My brother had a lot of fight in him. A lot. Was it too much that he just gave up? Had he fought for so long that there was no more fight in him? I wish I knew. I wish I understood more.

I wish he were still here.

Wednesday, February 9, 2011

When Reason & Logic are Twisted

I had a little bit of a crying jag earlier this week; it had been an incredibly long day at work (13 hours, to be exact), and I was trying to relax by watching CMT (Country Music Television) which was just playing music videos. One came on about servicemen in the military who had been injured in combat. One had lost his leg below the knee, and one had been blinded. Yet in the face of adversity, they figured out how to make it through and thrive again in life.

I burst into tears. How can they find the strength to live and my brother couldn't?

I have to catch myself at this point.

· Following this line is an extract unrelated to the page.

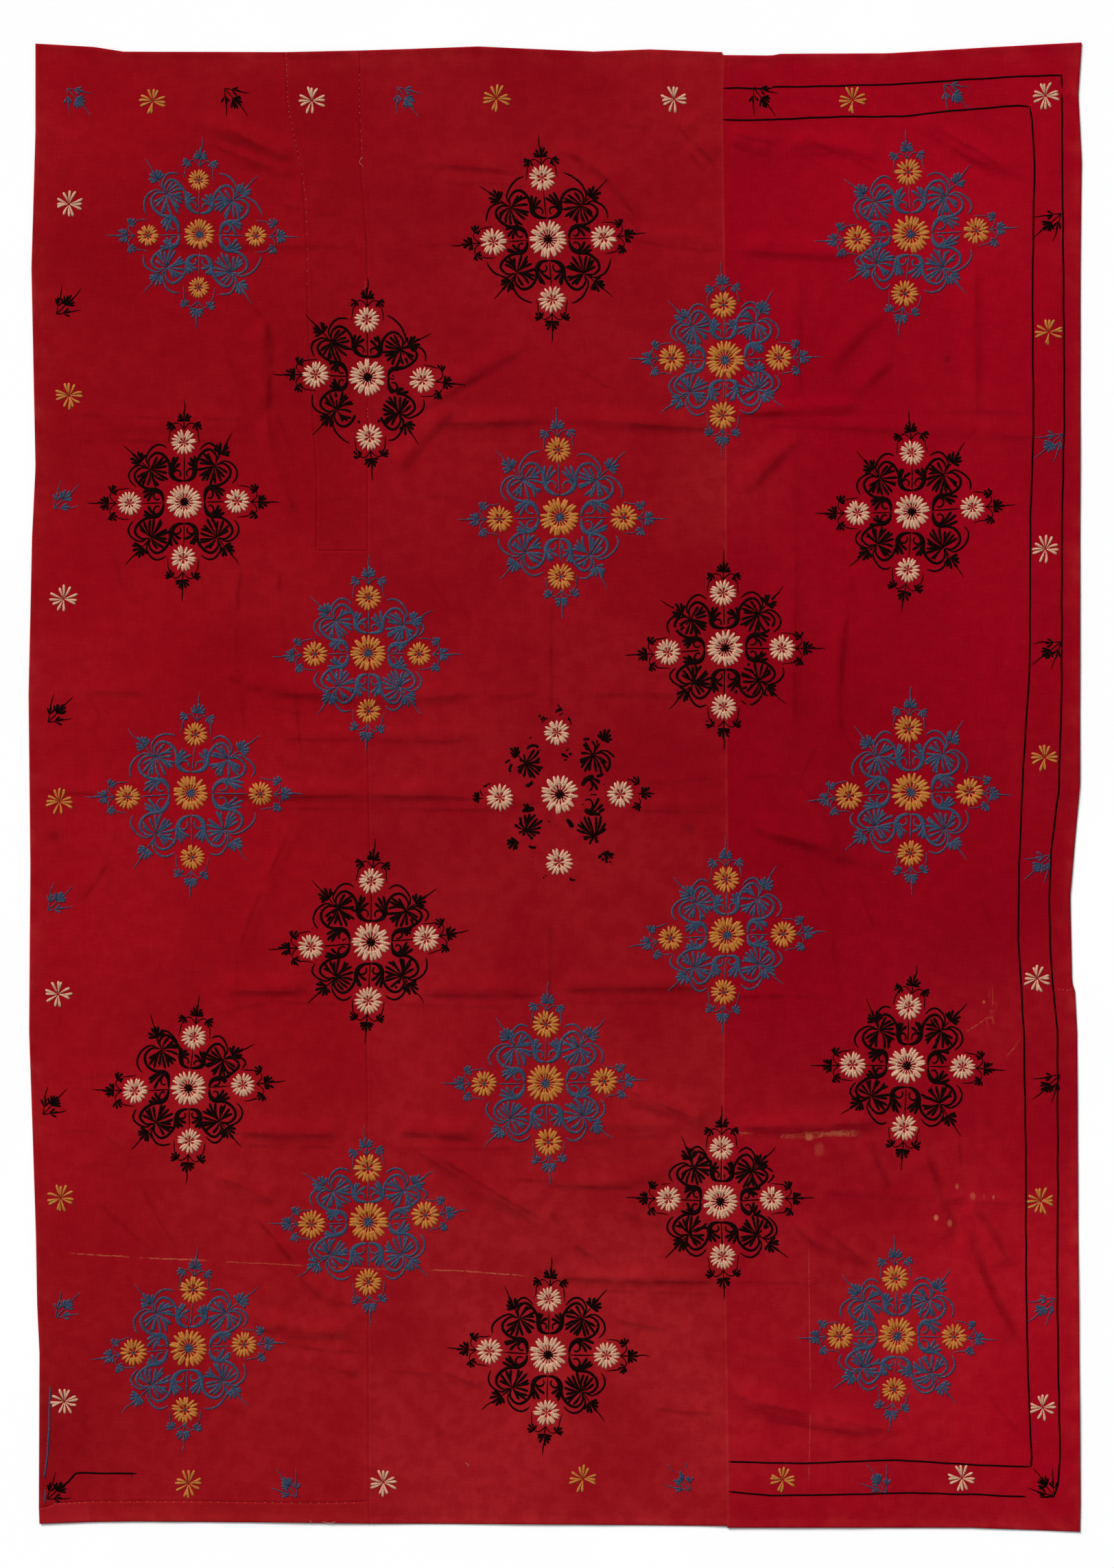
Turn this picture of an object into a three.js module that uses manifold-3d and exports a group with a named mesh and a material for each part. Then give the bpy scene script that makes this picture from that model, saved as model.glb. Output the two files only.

I struggle every day to understand what my brother must have felt like, what could have made the world look so black to him. Ironically, it probably was a twisted version of reason and logic that played into my brother's suicide. For someone in the depths of depression, death seems the most logical choice.

I just wish for once he wouldn't have been so logical.

Thursday, January 13, 2011

And Life Goes On

Tomorrow will be the seven month anniversary of my brother's suicide.

If there is one thing I have learned since then, it's that however much I miss him, even if I wallow in sadness forever, life just has to go on.

I got engaged just before the new year. It was a wonderful, exciting, happy end to a pretty shitty year. My engagement to a wonderful man has brought back some happiness into our lives, a feeling I thought we'd never find again. It's a different kind of happiness, tinged with the knowledge that my brother won't be at my wedding, but it's still happiness.

A few days after he proposed, AK asked me if I was sad that I couldn't tell my brother about our engagement. I told him the truth--I'm not. I'm sad he won't be at my wedding, my first child's birth, and every other happy event to come. But I'm not sad I can't tell him about my engagement. Because he knows. And life has to go on without him.